C’est sûrement difficile à comprendre et ça peut paraître un peu béat, mais j’apprends à me contenter du peu qu’il y a autour de moi. De simples gestes, comme des « hitch » offerts pour aller en ville ou un sopalin trempé après une traversée de désert, m’ont procuré un bien immense. Alors, je me dis que le fait de donner ma pince à tiques et de rendre service ont dû faire du bien à Aimless et Misogui.
Les choses n’ont pas besoin d’être clinquantes, grandiloquentes, pour être belles , importantes et appréciées.
C’est comme le simple fait de cette rencontre et de sa furtivité.
On pourrait croire que c’est le temps qui fait qu’on apprécie des gens, à l’image du groupe avec qui je marche en ce moment, et c’est vrai car nous commençons à nous apprécier, être à l’aise ensemble, nous connaître sans rentrer dans nos vies privées.
Pour autant, un échange furtif peut relever de la plénitude et vous faire beaucoup de bien.
Je pense que ce duo restera un bon moment dans mon esprit.
Je viens chercher dans cette aventure surtout de la quiétude et de la solitude, mais le bien-être se trouve aussi dans le rapport à l’autre.
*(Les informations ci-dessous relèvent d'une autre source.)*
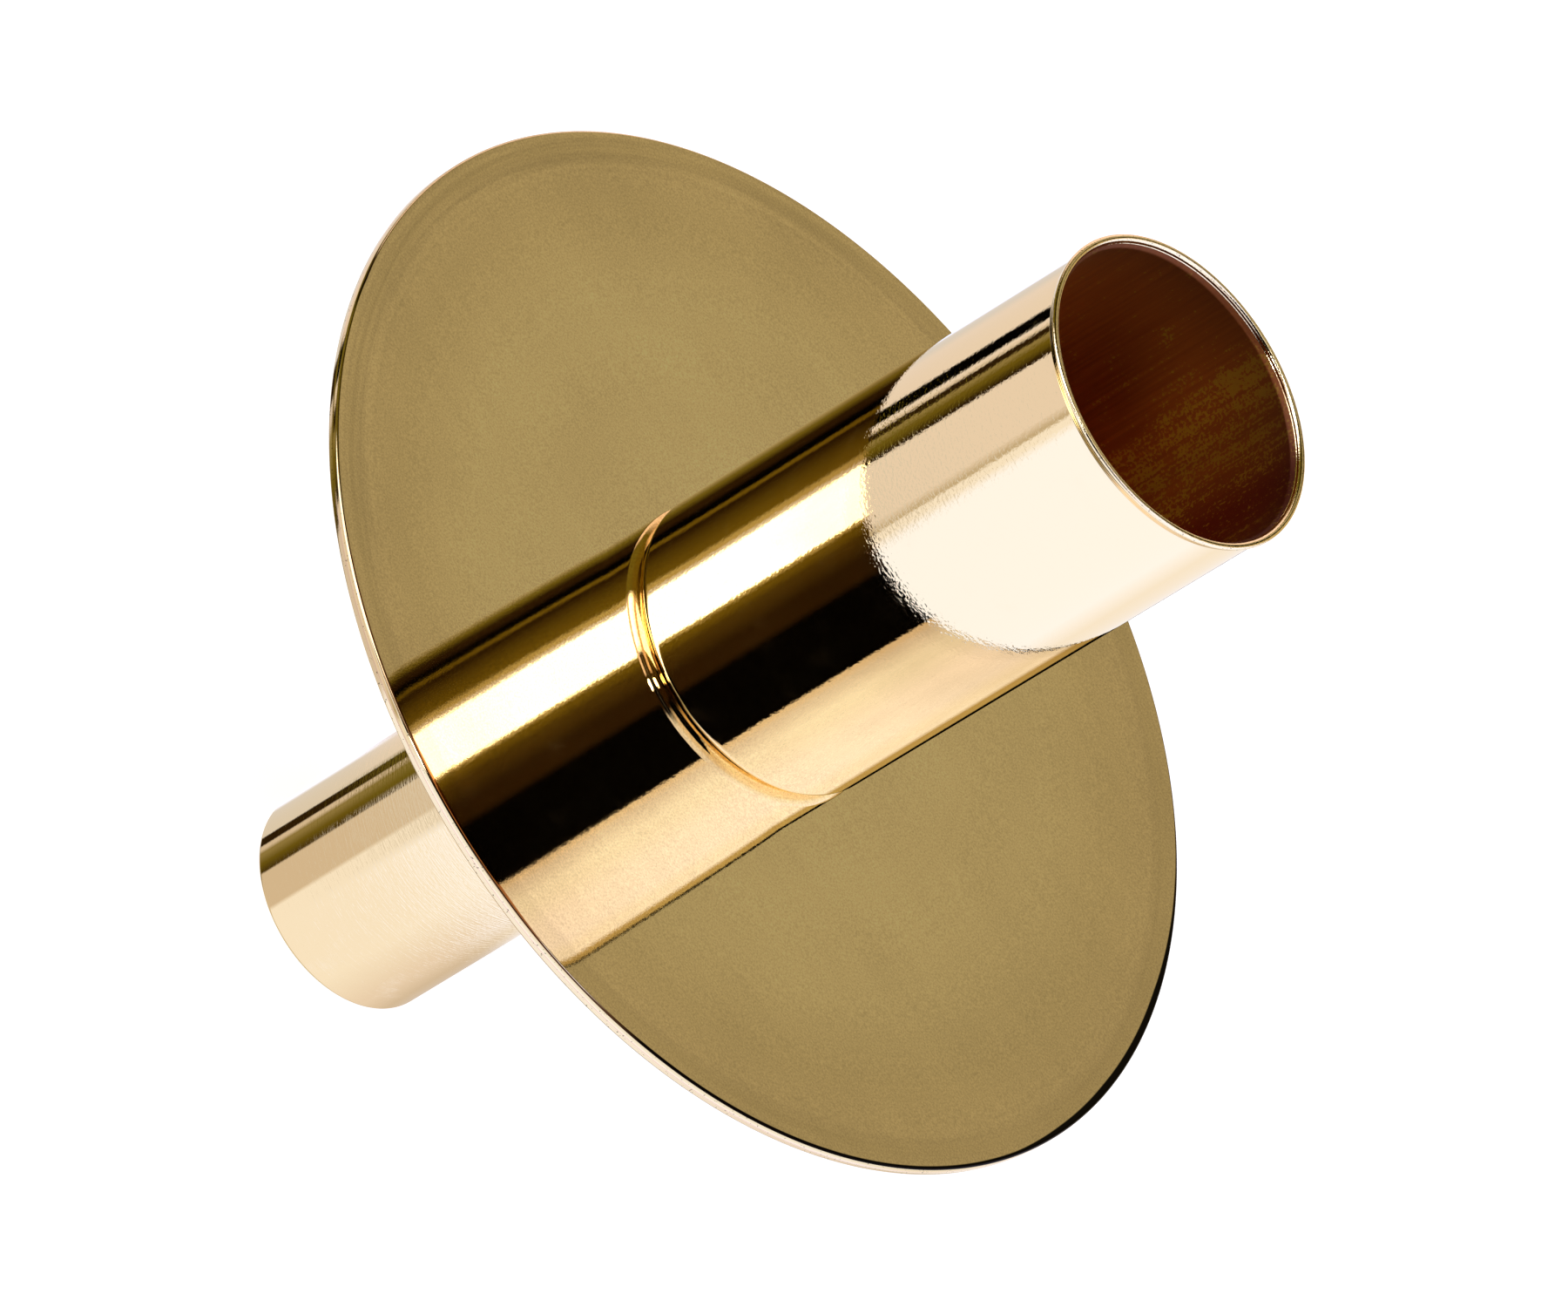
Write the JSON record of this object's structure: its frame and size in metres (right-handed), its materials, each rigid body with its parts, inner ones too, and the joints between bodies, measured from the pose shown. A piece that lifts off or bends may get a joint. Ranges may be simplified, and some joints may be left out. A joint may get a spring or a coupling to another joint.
{
  "type": "bottle candle holder",
  "caption": "Candle cup on a round drip disc, with a spigot below that plugs a wine bottle's neck to make it a candlestick.",
  "frame": {"origin": "centre of the drip disc's underside, the face that rests on the bottle's mouth", "axes": "+Z along the common axis of cup, disc and spigot, towards the cup's open end; X and Y lie in the disc"},
  "size_m": [0.08, 0.08, 0.0865],
  "materials": {
    "gold_plate": "polished",
    "zinc_steel": "bright zinc plated"
  },
  "bodies": {
    "root": {"candle_cup": "gold_plate", "drip_disc": "gold_plate", "neck_spigot": "gold_plate", "clamp_screw": "zinc_steel", "spring_washer": "zinc_steel", "hex_nut": "zinc_steel"}
  },
  "joints": []
}
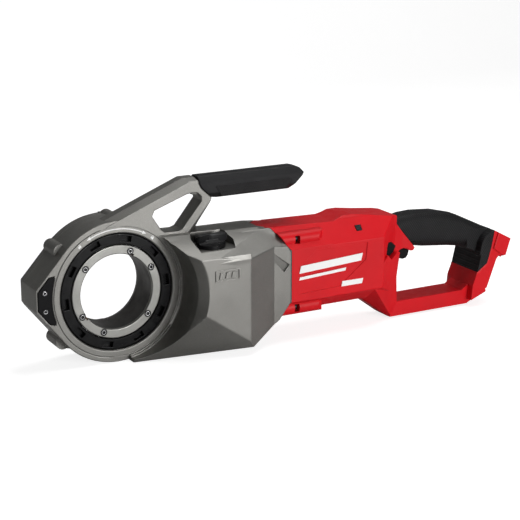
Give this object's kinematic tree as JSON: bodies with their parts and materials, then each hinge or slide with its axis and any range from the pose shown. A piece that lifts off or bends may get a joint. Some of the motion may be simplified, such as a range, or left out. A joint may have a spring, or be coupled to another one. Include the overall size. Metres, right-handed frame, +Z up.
{
  "type": "handheld pipe threading machine",
  "caption": "Cordless handheld power drive for pipe threading: geared ring that takes a die head, top carry grip, motor housing and D handle with trigger, no battery.",
  "frame": {"origin": "on the axis of the die-head bore, 1 mm behind the front face of the drive plate", "axes": "+X from the bore to the rear D handle, +Y into the bore away from the die-head side, +Z up towards the carry grip"},
  "size_m": [0.6935, 0.121, 0.2255],
  "materials": {
    "case_grey": "powder coated die casting, warm grey satin",
    "bright_steel": "turned and brushed",
    "gear_steel": "machined and oiled",
    "dark_steel": "blackened, oiled",
    "screw_black": "black oxide",
    "bearing_steel": "ground",
    "black_gloss": "glossy moulded glass-filled plastic",
    "black_plastic": "fine matt texture",
    "grip_rubber": "overmoulded, fine pebble texture",
    "housing_red": "moulded glass-filled plastic, satin",
    "key_brass": "machined",
    "copper": "enamelled winding wire",
    "lamination": "stacked electrical steel",
    "magnet": "bonded magnet",
    "board_green": "solder mask",
    "seal_teal": "moulded seal",
    "lens_dark": "clear smoked",
    "wire_red": "insulated lead",
    "contact_brass": "plated contact",
    "alu_plate": "machined"
  },
  "bodies": {
    "tool_body": {"gearcase_front": "case_grey", "gearcase_rear_cover": "case_grey", "rear_cover_screws": "screw_black", "bezel_ring": "case_grey", "lock_detent_plunger": "bright_steel", "drum_bearing_front": "bearing_steel", "drum_bearing_rear": "bearing_steel", "idler_pin": "bright_steel", "pinion_bearing_front": "bearing_steel", "pinion_bearing_rear": "bearing_steel", "bevel_pinion_bearing": "bearing_steel", "ring_gear": "gear_steel", "motor_plate": "alu_plate", "stator_core": "lamination", "stator_windings": "copper", "motor_bearing_front": "bearing_steel", "motor_bearing_rear": "bearing_steel", "sensor_board": "board_green", "flange_gasket": "seal_teal", "housing_left": "housing_red", "housing_right": "housing_red", "housing_screws": "screw_black", "flange_screws": "screw_black", "handle_grip": "grip_rubber", "nose_plate": "black_plastic", "nose_plate_screws": "screw_black", "badge_plate": "case_grey", "rear_grip": "grip_rubber", "trigger_pin": "bright_steel", "trigger_spring": "bright_steel", "switch_module": "black_plastic", "indicator_lens": "lens_dark", "control_board": "board_green", "lead_wires": "wire_red", "terminal_block": "black_plastic", "terminal_blades": "contact_brass"},
    "drum": {"drive_drum": "dark_steel", "drive_plate": "bright_steel", "drive_plate_screws": "screw_black", "drive_keys": "key_brass"},
    "lock": {"lock_ring": "black_gloss"},
    "idler": {"idler_gear": "gear_steel"},
    "pinion": {"pinion_shaft": "gear_steel", "bevel_wheel": "gear_steel"},
    "carrier": {"bevel_pinion": "gear_steel", "planet_carrier": "gear_steel", "planet_pins": "bright_steel"},
    "planet_1": {"planet_a": "gear_steel"},
    "planet_2": {"planet_b": "gear_steel"},
    "planet_3": {"planet_c": "gear_steel"},
    "rotor": {"motor_shaft": "bright_steel", "rotor_core": "lamination", "rotor_magnets": "magnet", "motor_fan": "black_plastic"},
    "selector": {"selector_knob": "black_gloss", "selector_shaft": "bright_steel"},
    "trigger_lever": {"trigger": "black_plastic"},
    "direction_slider": {"direction_button": "black_plastic"}
  },
  "joints": [
    {"name": "drum_spin", "type": "hinge", "parent": "tool_body", "child": "drum", "pos_m": [0, 0.02, 0], "axis": [0, 1, 0], "continuous": true},
    {"name": "idler_spin", "type": "hinge", "parent": "tool_body", "child": "idler", "pos_m": [0.09375, 0.0285, 0], "axis": [0, 1, 0], "continuous": true},
    {"name": "pinion_spin", "type": "hinge", "parent": "tool_body", "child": "pinion", "pos_m": [0.125, 0, 0], "axis": [0, 1, 0], "continuous": true},
    {"name": "carrier_spin", "type": "hinge", "parent": "tool_body", "child": "carrier", "pos_m": [0.165, 0, 0], "axis": [1, 0, 0], "continuous": true},
    {"name": "planet_1_spin", "type": "hinge", "parent": "carrier", "child": "planet_1", "pos_m": [0.187, 0.02063, 0], "axis": [1, 0, 0], "continuous": true},
    {"name": "planet_2_spin", "type": "hinge", "parent": "carrier", "child": "planet_2", "pos_m": [0.187, -0.01031, 0.01786], "axis": [1, 0, 0], "continuous": true},
    {"name": "planet_3_spin", "type": "hinge", "parent": "carrier", "child": "planet_3", "pos_m": [0.187, -0.01031, -0.01786], "axis": [1, 0, 0], "continuous": true},
    {"name": "rotor_spin", "type": "hinge", "parent": "tool_body", "child": "rotor", "pos_m": [0.25, 0, 0], "axis": [1, 0, 0], "continuous": true},
    {"name": "lock_ring_turn", "type": "hinge", "parent": "tool_body", "child": "lock", "pos_m": [0, 0.005, 0], "axis": [0, 1, 0], "range_deg": [-35, 0]},
    {"name": "selector_turn", "type": "hinge", "parent": "tool_body", "child": "selector", "pos_m": [0.117, -0.028, 0.05], "axis": [0, 0, 1], "range_deg": [-45, 45]},
    {"name": "trigger_pull", "type": "hinge", "parent": "tool_body", "child": "trigger_lever", "pos_m": [0.409, 0, 0.011], "axis": [0, -1, 0], "range_deg": [0, 12], "stiffness_Nm_per_rad": 0.6, "springref_deg": -5.73, "deforming": ["trigger_spring"]},
    {"name": "direction_slide", "type": "slide", "parent": "tool_body", "child": "direction_slider", "axis": [0, 1, 0], "range_m": [-0.004, 0.004]}
  ],
  "couplings": [
    {"joint": "idler_spin", "follows": "drum_spin", "ratio": -4.7692},
    {"joint": "pinion_spin", "follows": "drum_spin", "ratio": 5.1667},
    {"joint": "carrier_spin", "follows": "drum_spin", "ratio": 12.056},
    {"joint": "planet_1_spin", "follows": "drum_spin", "ratio": -31},
    {"joint": "planet_2_spin", "follows": "drum_spin", "ratio": -31},
    {"joint": "planet_3_spin", "follows": "drum_spin", "ratio": -31},
    {"joint": "rotor_spin", "follows": "drum_spin", "ratio": 66.306}
  ]
}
C’est ce qui nous définit également. Il n’y a pas d’actes généreux sans L’autre.
Je me souviens des derniers mots de Christopher Mccandless qui mourra seul dans le bus qu’il trouva comme refuge lors de son aventure funeste dans l’Alaska (« into the wild ») : « Hapiness is only real when shared ». Je partage. sauf la partie funeste !
J’en reviens finalement aux 3 choses qui me marquent depuis le début, le plaisir de découvrir des paysages fabuleux, le besoin de me retrouver seul et le bonheur de rencontrer des gens parfois très différents de moi.
Ce qui m’aide également à apprécier les moments simples, et qui va dans le sens du contentement, c’est que je me garde de porter un jugement sur ce que je peux observer, que ce soit les gens, des aspects de la vie américaine, ou des lieux. Alors, c’est sûr que c’est plus facile dans des décors magnifiques, mais il y aurait des choses à dire sur plusieurs aspects comme dans la vie de tous les jours, mais je ne suis pas là pour critiquer ou tomber dans le travers des clichés. Je ne dis jamais « je pense que…, si tu veux mon avis… tu sais …» je n’en ai ni la compétence d’abord, ni l’envie, et je m’écarte des gens qui le font.
Je prends tout ce qu ´il y a de positif, je suis dans le moment, je mets un pied devant l’autre, sans rétroviseur, sans projection.
Juste ce qu’il faut pour anticiper l’étape du lendemain et me préparer pour être en sécurité.
La fin de l’étape est difficile car le campement que nous avions prévu dans le fond d’un vallon est plein.
Il nous faut donc grimper jusque la crête exposée au vent pour trouver de la place.
6 km en montée alors qu’il est déjà 19h est psychologiquement dur à assimiler mais nous n’avons pas de choix.
Nous terminons vers 21h à la frontale avec du vent qui annonce une nuit très froide. Pas le choix, ce sera cow-boy camping ce soir.
Tu as tout à fait raison... le bonheur se cache dans les choses simples du quotidien...
Le fait d'avancer sans juger et de goûter au jour le jour tout ce qui t'environne est la quête...
Vous avez bien du courage !
Vous êtes des warriors !! J’espère que la nuit n’a pas été trop dure !!